WHAT THE EXERCISE ASKS
Pull out of the data below the stretch of lines bounded by the one containing "Recreate this object" and the one containing "from math import", both bounds included, unchanged.
— start of EXTRACTED DATA —
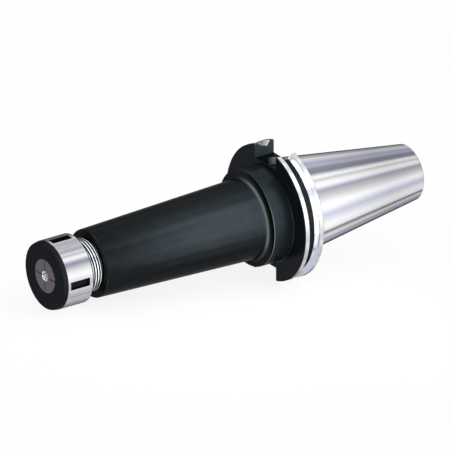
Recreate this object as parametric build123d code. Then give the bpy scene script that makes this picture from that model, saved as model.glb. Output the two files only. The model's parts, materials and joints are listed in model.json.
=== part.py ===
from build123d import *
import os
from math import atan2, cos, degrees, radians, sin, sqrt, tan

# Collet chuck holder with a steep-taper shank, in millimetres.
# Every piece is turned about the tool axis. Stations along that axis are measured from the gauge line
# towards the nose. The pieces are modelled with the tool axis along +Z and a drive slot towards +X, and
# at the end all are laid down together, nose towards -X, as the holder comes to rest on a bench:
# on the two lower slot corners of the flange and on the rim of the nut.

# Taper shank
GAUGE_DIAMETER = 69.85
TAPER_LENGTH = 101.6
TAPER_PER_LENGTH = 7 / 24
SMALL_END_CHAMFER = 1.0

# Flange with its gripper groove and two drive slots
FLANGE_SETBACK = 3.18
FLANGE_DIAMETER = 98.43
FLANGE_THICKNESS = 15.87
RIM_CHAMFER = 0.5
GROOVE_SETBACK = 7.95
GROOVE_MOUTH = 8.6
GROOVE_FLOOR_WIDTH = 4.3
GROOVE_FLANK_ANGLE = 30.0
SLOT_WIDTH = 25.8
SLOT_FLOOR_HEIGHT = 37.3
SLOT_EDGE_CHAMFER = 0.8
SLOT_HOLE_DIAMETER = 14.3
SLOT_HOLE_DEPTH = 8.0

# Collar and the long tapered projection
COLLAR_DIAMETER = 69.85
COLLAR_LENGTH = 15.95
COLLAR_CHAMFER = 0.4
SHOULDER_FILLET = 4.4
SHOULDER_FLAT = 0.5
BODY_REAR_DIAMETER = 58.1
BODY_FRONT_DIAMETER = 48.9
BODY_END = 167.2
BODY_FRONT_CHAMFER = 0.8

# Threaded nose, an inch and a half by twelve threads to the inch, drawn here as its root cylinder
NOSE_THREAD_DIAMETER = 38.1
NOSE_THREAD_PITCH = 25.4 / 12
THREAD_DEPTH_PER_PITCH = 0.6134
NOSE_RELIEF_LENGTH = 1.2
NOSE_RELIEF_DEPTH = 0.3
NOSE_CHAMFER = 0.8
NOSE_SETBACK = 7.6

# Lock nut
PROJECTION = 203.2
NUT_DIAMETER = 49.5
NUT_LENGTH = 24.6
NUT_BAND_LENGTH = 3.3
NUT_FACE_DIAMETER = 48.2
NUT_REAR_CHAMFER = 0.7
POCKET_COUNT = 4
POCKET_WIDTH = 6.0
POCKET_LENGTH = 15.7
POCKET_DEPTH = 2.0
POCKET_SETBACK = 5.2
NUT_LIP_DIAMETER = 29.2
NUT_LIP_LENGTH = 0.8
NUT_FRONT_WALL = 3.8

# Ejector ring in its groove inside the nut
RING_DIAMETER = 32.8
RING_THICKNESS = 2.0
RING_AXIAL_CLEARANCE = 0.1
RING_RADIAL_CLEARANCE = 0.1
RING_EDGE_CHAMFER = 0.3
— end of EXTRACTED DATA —
— start of EXTRACTED DATA —
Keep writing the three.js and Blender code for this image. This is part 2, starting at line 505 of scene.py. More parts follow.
— end of EXTRACTED DATA —
ANSWER TO THIS EXERCISE
Recreate this object as parametric build123d code. Then give the bpy scene script that makes this picture from that model, saved as model.glb. Output the two files only. The model's parts, materials and joints are listed in model.json.
=== part.py ===
from build123d import *
import os
from math import atan2, cos, degrees, radians, sin, sqrt, tan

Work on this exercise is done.